APR 2017 – Marijuana in the Workplace

 

Marijuana and workplace policies

By; Erika Frank J.D.

CalChamber General Council

 

 

On November 8, 2016, California joined several other states in legalizing recreational use of marijuana by adults.

Proposition 64, legalizes the recreational use of marijuana for adults 21 years of age and older, imposes a 15% excise tax on marijuana sales and establishes a regulatory framework for the sale of marijuana.

However, despite the passage of Prop 64, several things will not change. Smoking or ingesting marijuana in public will remain unlawful, as will smoking or ingesting marijuana in places where smoking tobacco is also prohibited. Similarly driving under the influence of marijuana will remain illegal.

When it comes to workplace, California employers can take a deep breath of fresh air, because Prop 64 maintains the status quo for employers seeking to maintain a drug and alcohol free workplace.

Employers’ policies related to drug possession, use and impairment as well as testing are not compromised with the legalization of marijuana use under Prop 64. Marijuana will still remain an illegal Schedule I substance under the federal Controlled Substances Act, so even with the passage of Prop 64, employers may continue to prohibit use, possession and impairment at work and may continue to test for use when appropriate.

Pre-employment drug testing is also a lawful mechanism employers may currently use to maintain a drug-free workplace. California employers may conduct pre-employment drug testing of all applicants before hire and deny employment if the drug test comes back positive, even if the applicant was legally using marijuana under the state’s Compassionate Use Act.

Employers should review existing policies and remind employees not only about the company’s drug-free workplace police and practices but also to specify that marijuana is also prohibited.

When reviewing existing policies or creating new ones, make sure your policy clearly states the company’s position on drugs in the workplace, including marijuana.

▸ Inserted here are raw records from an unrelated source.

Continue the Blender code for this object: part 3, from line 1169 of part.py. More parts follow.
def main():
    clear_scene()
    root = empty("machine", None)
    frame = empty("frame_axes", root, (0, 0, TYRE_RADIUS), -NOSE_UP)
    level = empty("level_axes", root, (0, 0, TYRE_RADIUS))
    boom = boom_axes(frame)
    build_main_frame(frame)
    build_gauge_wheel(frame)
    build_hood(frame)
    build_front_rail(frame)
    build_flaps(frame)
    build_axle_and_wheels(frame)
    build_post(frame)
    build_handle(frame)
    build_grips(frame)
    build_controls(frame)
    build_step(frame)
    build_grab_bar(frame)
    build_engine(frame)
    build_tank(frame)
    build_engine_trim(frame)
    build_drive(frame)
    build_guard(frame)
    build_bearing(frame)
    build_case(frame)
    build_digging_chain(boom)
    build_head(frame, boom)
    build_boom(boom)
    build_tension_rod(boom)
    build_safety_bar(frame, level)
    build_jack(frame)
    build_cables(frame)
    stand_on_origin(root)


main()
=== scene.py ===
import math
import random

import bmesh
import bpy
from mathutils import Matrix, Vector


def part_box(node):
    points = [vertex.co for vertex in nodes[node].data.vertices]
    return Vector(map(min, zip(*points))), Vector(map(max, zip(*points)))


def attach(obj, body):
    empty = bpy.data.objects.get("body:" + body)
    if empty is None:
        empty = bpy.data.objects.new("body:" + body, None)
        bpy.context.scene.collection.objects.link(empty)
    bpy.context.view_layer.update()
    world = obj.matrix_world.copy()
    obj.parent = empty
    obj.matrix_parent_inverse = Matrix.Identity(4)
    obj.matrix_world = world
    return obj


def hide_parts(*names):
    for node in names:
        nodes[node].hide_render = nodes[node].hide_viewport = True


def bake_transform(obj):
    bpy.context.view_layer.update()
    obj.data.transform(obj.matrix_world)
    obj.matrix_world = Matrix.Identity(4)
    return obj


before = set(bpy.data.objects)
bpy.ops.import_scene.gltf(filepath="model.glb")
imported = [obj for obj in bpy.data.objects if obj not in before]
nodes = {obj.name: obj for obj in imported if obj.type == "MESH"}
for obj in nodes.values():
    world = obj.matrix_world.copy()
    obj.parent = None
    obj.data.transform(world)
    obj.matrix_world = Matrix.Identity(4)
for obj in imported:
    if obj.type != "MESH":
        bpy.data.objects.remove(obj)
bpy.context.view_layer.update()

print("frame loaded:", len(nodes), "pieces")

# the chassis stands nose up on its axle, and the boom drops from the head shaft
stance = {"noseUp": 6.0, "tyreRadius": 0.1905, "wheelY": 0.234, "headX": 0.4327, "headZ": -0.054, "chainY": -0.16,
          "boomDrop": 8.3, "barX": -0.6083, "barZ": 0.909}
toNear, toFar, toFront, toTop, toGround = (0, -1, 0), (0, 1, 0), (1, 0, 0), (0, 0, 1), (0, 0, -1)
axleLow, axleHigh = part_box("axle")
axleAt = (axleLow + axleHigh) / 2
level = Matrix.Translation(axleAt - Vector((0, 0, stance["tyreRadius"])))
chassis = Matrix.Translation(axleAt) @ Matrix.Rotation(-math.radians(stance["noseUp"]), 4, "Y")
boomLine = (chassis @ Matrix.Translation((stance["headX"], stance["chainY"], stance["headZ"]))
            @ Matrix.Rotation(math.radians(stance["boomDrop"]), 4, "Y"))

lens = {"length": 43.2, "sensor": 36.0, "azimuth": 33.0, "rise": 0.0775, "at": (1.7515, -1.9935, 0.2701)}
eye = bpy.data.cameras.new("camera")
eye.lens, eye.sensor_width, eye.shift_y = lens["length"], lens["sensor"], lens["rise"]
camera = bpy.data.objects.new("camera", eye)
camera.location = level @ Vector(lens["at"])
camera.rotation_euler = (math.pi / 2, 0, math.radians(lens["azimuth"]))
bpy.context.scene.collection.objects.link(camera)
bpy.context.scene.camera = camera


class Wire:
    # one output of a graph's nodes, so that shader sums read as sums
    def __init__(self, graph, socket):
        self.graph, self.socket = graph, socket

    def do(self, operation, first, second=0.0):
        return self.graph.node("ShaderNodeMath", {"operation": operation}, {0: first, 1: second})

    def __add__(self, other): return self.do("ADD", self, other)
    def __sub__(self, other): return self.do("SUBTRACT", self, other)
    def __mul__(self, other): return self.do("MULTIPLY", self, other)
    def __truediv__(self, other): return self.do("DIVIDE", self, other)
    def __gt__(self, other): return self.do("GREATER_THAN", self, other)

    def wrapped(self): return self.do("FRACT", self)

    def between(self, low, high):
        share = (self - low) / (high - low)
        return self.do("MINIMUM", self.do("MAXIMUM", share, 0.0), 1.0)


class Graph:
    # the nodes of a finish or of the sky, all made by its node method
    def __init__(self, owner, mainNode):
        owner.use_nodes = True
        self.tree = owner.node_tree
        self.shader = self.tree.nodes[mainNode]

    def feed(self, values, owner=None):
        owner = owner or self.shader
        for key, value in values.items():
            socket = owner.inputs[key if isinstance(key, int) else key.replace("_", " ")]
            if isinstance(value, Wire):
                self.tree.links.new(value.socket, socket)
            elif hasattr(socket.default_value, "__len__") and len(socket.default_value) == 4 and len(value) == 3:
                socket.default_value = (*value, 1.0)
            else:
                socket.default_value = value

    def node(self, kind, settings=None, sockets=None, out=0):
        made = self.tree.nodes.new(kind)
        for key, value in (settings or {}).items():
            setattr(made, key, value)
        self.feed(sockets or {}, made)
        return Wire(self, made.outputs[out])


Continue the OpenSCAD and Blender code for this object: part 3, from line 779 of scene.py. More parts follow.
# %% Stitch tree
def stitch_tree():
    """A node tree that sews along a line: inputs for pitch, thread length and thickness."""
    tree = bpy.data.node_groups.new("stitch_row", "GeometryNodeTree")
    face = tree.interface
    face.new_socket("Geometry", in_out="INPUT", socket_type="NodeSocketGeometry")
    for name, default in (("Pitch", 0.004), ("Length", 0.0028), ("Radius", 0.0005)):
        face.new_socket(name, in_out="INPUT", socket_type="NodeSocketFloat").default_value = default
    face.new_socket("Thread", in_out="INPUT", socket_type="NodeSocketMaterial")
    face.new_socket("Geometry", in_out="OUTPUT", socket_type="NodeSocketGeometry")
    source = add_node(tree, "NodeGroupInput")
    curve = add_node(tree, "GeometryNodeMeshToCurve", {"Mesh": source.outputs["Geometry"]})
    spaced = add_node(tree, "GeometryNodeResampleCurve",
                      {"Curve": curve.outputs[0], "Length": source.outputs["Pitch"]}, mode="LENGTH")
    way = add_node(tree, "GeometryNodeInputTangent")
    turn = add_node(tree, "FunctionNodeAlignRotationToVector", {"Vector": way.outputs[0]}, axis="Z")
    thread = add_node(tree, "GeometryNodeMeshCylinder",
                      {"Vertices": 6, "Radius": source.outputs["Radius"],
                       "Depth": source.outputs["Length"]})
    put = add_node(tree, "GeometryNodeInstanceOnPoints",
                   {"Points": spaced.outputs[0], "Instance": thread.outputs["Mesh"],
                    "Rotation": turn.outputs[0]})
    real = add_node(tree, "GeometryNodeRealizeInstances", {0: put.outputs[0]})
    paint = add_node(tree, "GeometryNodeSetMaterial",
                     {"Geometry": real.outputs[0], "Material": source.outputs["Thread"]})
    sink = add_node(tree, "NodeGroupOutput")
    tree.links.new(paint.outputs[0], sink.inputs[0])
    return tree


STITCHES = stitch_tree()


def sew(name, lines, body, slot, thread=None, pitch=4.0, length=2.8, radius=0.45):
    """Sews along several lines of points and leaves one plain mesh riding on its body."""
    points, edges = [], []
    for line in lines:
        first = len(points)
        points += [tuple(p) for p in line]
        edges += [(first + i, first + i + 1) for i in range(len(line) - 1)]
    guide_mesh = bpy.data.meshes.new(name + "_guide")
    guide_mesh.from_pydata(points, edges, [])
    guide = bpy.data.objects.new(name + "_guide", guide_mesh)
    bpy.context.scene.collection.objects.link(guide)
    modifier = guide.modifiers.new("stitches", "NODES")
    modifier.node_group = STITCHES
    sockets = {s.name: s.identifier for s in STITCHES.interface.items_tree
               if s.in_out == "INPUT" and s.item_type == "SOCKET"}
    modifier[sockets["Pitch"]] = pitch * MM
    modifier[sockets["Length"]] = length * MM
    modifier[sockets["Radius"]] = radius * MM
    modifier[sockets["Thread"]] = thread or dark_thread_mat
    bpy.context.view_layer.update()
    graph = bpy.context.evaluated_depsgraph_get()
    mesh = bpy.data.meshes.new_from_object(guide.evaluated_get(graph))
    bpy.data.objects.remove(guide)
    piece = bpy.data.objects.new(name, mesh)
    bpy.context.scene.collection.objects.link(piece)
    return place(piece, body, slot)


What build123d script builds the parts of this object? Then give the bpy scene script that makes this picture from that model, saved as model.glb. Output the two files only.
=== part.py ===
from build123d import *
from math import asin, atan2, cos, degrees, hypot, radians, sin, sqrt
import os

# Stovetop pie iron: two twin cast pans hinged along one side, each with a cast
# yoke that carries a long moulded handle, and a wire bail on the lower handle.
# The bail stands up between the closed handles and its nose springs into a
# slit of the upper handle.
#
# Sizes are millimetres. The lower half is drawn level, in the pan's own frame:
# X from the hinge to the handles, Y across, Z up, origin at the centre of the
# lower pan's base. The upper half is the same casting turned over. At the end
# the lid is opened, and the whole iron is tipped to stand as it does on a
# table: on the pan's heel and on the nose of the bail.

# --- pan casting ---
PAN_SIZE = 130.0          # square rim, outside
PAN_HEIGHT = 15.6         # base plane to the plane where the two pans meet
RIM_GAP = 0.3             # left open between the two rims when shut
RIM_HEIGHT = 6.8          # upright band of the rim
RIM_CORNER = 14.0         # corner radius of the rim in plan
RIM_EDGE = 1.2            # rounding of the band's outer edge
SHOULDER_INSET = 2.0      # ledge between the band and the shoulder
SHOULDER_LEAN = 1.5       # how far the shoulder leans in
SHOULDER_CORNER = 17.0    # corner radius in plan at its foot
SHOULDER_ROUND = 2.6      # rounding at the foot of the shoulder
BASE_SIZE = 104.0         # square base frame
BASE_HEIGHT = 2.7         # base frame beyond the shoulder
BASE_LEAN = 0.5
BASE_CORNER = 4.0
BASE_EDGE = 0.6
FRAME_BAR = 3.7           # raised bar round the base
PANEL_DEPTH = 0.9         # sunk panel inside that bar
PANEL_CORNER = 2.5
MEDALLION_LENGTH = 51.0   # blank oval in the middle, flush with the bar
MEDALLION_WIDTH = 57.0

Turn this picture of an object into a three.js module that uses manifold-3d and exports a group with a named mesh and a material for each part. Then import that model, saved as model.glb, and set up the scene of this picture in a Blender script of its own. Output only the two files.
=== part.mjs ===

In addition if you conduct pre-employment drug testing, inform all applicants of this policy and clarify that they will also be tested for marijuana use.

Once your policy is review and distributed, be sure to follow the policy and steer clear of exceptions. Also consider the following when developing a drug-free workplace;

Establish a policy banning the use, possession or sake of drugs in the workplace and on company property and banning employees from being under the influence or an illegal or controlled substance while on the job, including alcohol and marijuana.

Train all supervisors about the company’s drug-free policy.

Train supervisors to identify signs of drug or alcohol use.

Clearly communicate your policy and consider re-distributing the policy on an annual basis.